Huzzah! You have a new job! Then your former employer sends you a letter asking if you want to move the money out of your old 401(k). What are your options and which is the right one for you?
First, let’s look at the options:
1. Leave it there
If you have more than $5,000 in your 401(k) then your former employer is required by law to allow you to keep the money in that plan. If the 401(k) was a great, low-cost plan, or if you have a lot of company stock in the plan this may be a good idea, but know that every time you need to interact with the plan you usually go through your former employer. They approve loans and withdrawals made from the plan, and even rollovers (transfers to another 401(k) or an IRA).
2. Withdraw it all
This is a tempting option sometimes, but beware: withdrawals from your old 401(k) will not only count as taxable income for the year of the withdrawal, but if you aren’t 59.5 years old when you make the withdrawal, you’ll be hit with an extra 10% penalty tax! In addition, you’re taking money from your retirement goal, which can grow with compounding and be very helpful later on. This really should be a last resort.
3.Put it in your new 401(k)
Depending on your new employer’s 401(k), after you are eligible to start contributing, you may be able to bring your old 401(k) into your new one. This is nice for simplicity, and if your new 401(k) is a good plan it can be well worth it. However, 401(k)s have a lot of fees associated with them that are usually paid by the participants, and if you can get the same investments outside of the 401(k) for cheaper, that means your money will grow faster for your retirement.
4. Put it in an IRA
This is usually the best option for most situations (not always though, see above). To do this, you need to open an Individual Retirement Account (IRA) for the money to transfer into, then contact your 401(k) administrator and ask how to transfer the money into an IRA. This varies from plan to plan, but usually involves a short form that asks for your new account information.

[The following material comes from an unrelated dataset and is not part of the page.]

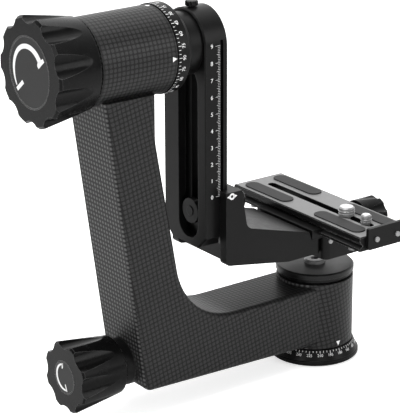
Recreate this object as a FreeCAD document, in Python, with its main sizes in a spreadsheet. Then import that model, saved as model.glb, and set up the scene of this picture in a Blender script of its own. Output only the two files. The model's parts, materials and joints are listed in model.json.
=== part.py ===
import FreeCAD, Part
import Sketcher
import math
import os

os.makedirs("parts", exist_ok=True)

doc = FreeCAD.newDocument("GimbalHead")
sheet = doc.addObject("Spreadsheet::Sheet", "Sizes")

# Every size in millimetres or degrees. The origin is the centre of the bottom mounting face,
# Z is the pan axis and X runs along the tilt axis.
SIZES = [
    ("run_gap", 0.05),
    ("face_gap", 0.4),
    ("pan_base_radius", 28.0),
    ("pan_base_rim", 3.0),
    ("pan_ring_low_radius", 27.3),
    ("pan_ring_top_radius", 24.6),
    ("pan_ring_bore", 22.0),
    ("pan_ring_top", 9.2),
    ("pan_foot_radius", 12.0),
    ("pan_shaft_radius", 8.5),
    ("thread_radius", 4.0),
    ("thread_depth", 12.0),
    ("bushing_radius", 7.0),
    ("bushing_top", 14.0),
    ("house_radius", 24.0),
    ("house_bottom", 9.8),
    ("house_top", 52.4),
    ("house_bore", 13.0),
    ("pan_bush_length", 9.0),
    ("seal_radius", 23.2),
    ("cap_bottom", 55.8),
    ("cap_radius", 24.3),
    ("cap_top", 59.4),
    ("cap_screw_head", 6.6),
    ("cap_screw_height", 2.2),
    ("cap_screw_shank", 4.0),
    ("cap_screw_length", 16.0),
    ("cap_screw_socket", 5.0),
    ("arm_half_width", 20.3),
    ("arm_low", 12.4),
    ("arm_high", 50.3),
    ("riser_foot_x", 142.0),
    ("riser_foot_z", 16.0),
    ("riser_top_x", 167.0),
    ("riser_top_drop", 19.9),
    ("riser_in_foot_x", 112.0),
    ("riser_in_top_x", 133.0),
    ("riser_knee_drop", 47.9),
    ("foot_round_arm", 5.0),
    ("knee_round", 40.0),
    ("elbow_round", 44.0),
    ("body_round", 3.2),
    ("tilt_height", 215.9),
    ("tilt_house_radius", 25.5),
    ("tilt_house_left", 171.6),
    ("tilt_house_right", 121.9),
    ("tilt_house_bore", 12.0),
    ("tilt_bush_length", 10.0),
    ("plug_length", 6.0),
    ("stud_radius", 4.0),
    ("stud_tip_x", 163.4),
    ("pad_thickness", 3.0),
    ("pad_radius", 11.6),
    ("axle_radius", 8.0),
    ("axle_left_x", 159.6),
    ("axle_right_x", 92.0),
    ("knob_radius", 31.5),
    ("knob_neck_radius", 26.8),
    ("knob_left_x", 203.0),
    ("knob_right_x", 172.0),
    ("flute_offset", 5.0),
    ("flute_front_radius", 9.0),
    ("flute_back_radius", 8.8),
    ("flute_length", 28.0),
    ("flute_count", 10.0),
    ("inlay_radius", 20.6),
    ("inlay_depth", 2.0),
    ("tilt_ring_radius", 26.0),
    ("tilt_ring_right", 114.0),
    ("hub_rim_radius", 24.0),
    ("hub_step_x", 109.5),
    ("hub_radius", 19.0),
    ("swing_left_x", 99.5),
    ("swing_right_x", 84.0),
    ("swing_half_width", 20.5),
    ("swing_bottom", 95.0),
    ("swing_chamfer", 0.8),
    ("swing_heel", 7.0),
    ("channel_low_y", 13.0),
    ("channel_high_y", 6.0),
    ("channel_depth", 5.0),
    ("channel_bottom", 99.0),
    ("channel_top", 202.0),
    ("slot_width", 6.4),
    ("slot_low_inset", 9.0),
    ("slot_top_inset", 4.6),
    ("groove_left_x", 88.8),
    ("groove_width", 2.2),
    ("groove_depth", 2.5),
    ("groove_top", 220.0),
    ("thumb_radius", 3.8),
    ("thumb_height", 3.6),
    ("thumb_x", 94.0),
    ("thumb_notch", 0.7),
    ("thumb_notch_count", 8.0),
    ("thumb_shank", 2.0),
    ("thumb_shank_length", 7.0),
    ("pan_knob_z", 30.5),
    ("pan_knob_radius", 21.5),
    ("pan_knob_neck", 17.6),
    ("pan_knob_left_x", 186.0),
    ("pan_knob_right_x", 153.0),
    ("pan_inlay_radius", 10.2),
    ("pan_flute_offset", 6.0),
    ("pan_flute_front", 9.5),
    ("pan_flute_back", 9.2),
    ("pan_flute_length", 31.0),
    ("pan_flute_count", 8.0),
    ("collar_left_x", 152.4),
    ("collar_small", 13.4),
    ("collar_big", 14.2),
    ("boss_left_x", 146.2),
    ("boss_length", 9.0),
    ("rod_bore", 4.5),
    ("rod_radius", 4.2),
    ("rod_right_x", 9.0),
    ("pan_stud_tip_x", 138.6),
    ("bracket_half_width", 27.0),
    ("bracket_left_x", 89.4),
    ("bracket_right_x", 78.0),
    ("bracket_top", 130.0),
    ("bracket_bottom", 85.2),
    ("floor_high_x", 74.0),
    ("floor_high_z", 105.5),
    ("floor_thin_x", 27.0),
    ("floor_thin_z", 86.6),
    ("floor_lip_z", 92.4),
    ("floor_under_z", 77.2),
    ("floor_step_x", 43.0),
    ("bracket_inner_round", 6.0),
    ("bracket_outer_round", 3.0),
    ("cheek_gap", 0.3),
    ("foot_left_x", 17.0),
    ("foot_right_x", 17.0),
    ("foot_half_width", 30.0),
    ("foot_bottom", 72.8),
    ("foot_round", 4.0),
    ("foot_screw_x", 13.0),
    ("foot_screw_z", 84.6),
    ("foot_screw_head", 1.5),
    ("foot_screw_shank", 1.4),
    ("foot_screw_length", 7.0),
    ("jaw_half_length", 27.0),
    ("jaw_back_x", 24.6),
    ("lip_root", 2.0),
    ("jaw_slope_drop", 0.17),
    ("jaw_tip_gap", 0.6),
    ("jaw_tip_drop", 0.26),
    ("jaw_tip_height", 0.2),
    ("jaw_bottom", 74.0),
    ("jaw_pin_radius", 2.0),
    ("jaw_pin_y", 19.0),
    ("jaw_pin_left_x", 4.0),
    ("clamp_axis_z", 80.5),
    ("clamp_screw_radius", 3.0),
    ("clamp_screw_left_x", 12.0),
    ("clamp_neck_radius", 6.5),
    ("clamp_knob_left_x", 32.5),
    ("clamp_knob_right_x", 50.5),
    ("clamp_knob_radius", 11.6),
    ("clamp_flute_offset", 4.0),
    ("clamp_flute_radius", 6.2),
    ("clamp_flute_back", 3.4),
    ("clamp_flute_length", 17.0),
    ("clamp_flute_count", 7.0),
    ("plate_bottom", 89.0),
    ("plate_top", 98.0),
    ("plate_half_width", 18.9),
    ("plate_flange_top", 90.6),
    ("plate_notch_half", 16.4),
    ("plate_notch_z", 92.6),
    ("plate_notch_top", 94.6),
    ("plate_far_y", 58.0),
    ("plate_near_y", 64.0),
    ("plate_slot_width", 5.4),
    ("plate_slot_far", 46.0),
    ("plate_slot_near", 53.0),
    ("plate_relief_width", 16.5),
    ("plate_relief_depth", 3.4),
    ("rubber_width", 9.5),
    ("rubber_length", 42.0),
    ("rubber_height", 0.8),
    ("rubber_depth", 1.2),
    ("rubber_x", 11.2),
    ("rubber_far_y", 32.0),
    ("rubber_near_y", 36.0),
    ("stop_thickness", 2.4),
    ("stop_half_width", 14.3),
    ("stop_bottom", 89.7),
    ("stop_top", 103.0),
    ("stop_screw_x", 8.0),
    ("stop_screw_z", 95.6),
    ("stop_screw_head", 1.6),
    ("stop_screw_shank", 1.4),
    ("stop_screw_length", 7.0),
    ("safety_x", 12.6),
    ("safety_far_y", 45.0),
    ("safety_near_y", 50.0),
    ("safety_radius", 2.4),
    ("safety_height", 3.6),
    ("safety_shank", 1.4),
    ("safety_depth", 5.0),
    ("big_screw_radius", 4.76),
    ("big_screw_y", 29.3),
    ("small_screw_radius", 3.17),
    ("small_screw_y", 47.3),
    ("camera_neck_radius", 2.5),
    ("cut_over", 1.0),
    ("seat_touch", 0.02),
    ("shaft_foot_height", 0.6),
    ("cap_screw_chamfer", 0.7),
    ("knob_chamfer", 1.5),
    ("pan_knob_chamfer", 1.2),
    ("flute_start", 0.1),
    ("inlay_sink", 0.2),
    ("inlay_rise", 0.1),
    ("inlay_rim", 0.9),
    ("inlay_rim_top", 0.7),
    ("hub_step", 2.5),
    ("hub_chamfer", 0.6),
    ("thumb_play", 0.06),
    ("camera_tip_chamfer", 0.8),
    ("camera_screw_rise", 6.0),
    ("big_screw_head", 7.6),
    ("small_screw_head", 6.4),
    ("camera_head_height", 2.4),
    ("camera_washer", 0.8),
    ("lock_y", 3.5),
    ("lock_z", 115.0),
    ("lock_seat_x", 74.4),
    ("lock_bolt_radius", 3.0),
    ("lock_neck_radius", 4.5),
    ("lock_neck_length", 1.6),
    ("lock_knob_radius", 6.4),
    ("lock_knob_length", 14.0),
    ("lock_nut_radius", 7.6),
    ("lock_nut_thickness", 3.4),
]
for row, (name, number) in enumerate(SIZES, start=1):
    sheet.set("A%d" % row, name)
    sheet.set("B%d" % row, str(number))
    sheet.setAlias("B%d" % row, name)
doc.recompute()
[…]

When considering which company to open the IRA with, the main thing to determine is what fees if any there are for opening or maintaining an account. There will be trading fees, the investments themselves will have some internal fees, and if you are working with an advisor you should expect either a fee based on your assets or something similar. Trade fees should be around $7 per trade. For Mutual Funds or ETFs, look for ones with lower fees. I like Vanguard because they focus on keeping fees as low as possible, and if you have your IRA with Vanguard they waive a lot of their trade fees on their own products. Finally, most advisors charge 1% of assets that they manage, or less. If there are any other fees, search for them online and see what you find out about them.
5. Ask an expert
If you’re still confused, find a CFP® professional and ask their opinion. Beware anyone who brings up their returns or suggests in any way shape or form that they can make a certain return in the stock market. A few trustworthy places to look for help from a CFP® who is strictly fee-only are the National Association of Professional Financial Advisors (NAPFA), the XY Planning Network, and the Garrett Planning Network.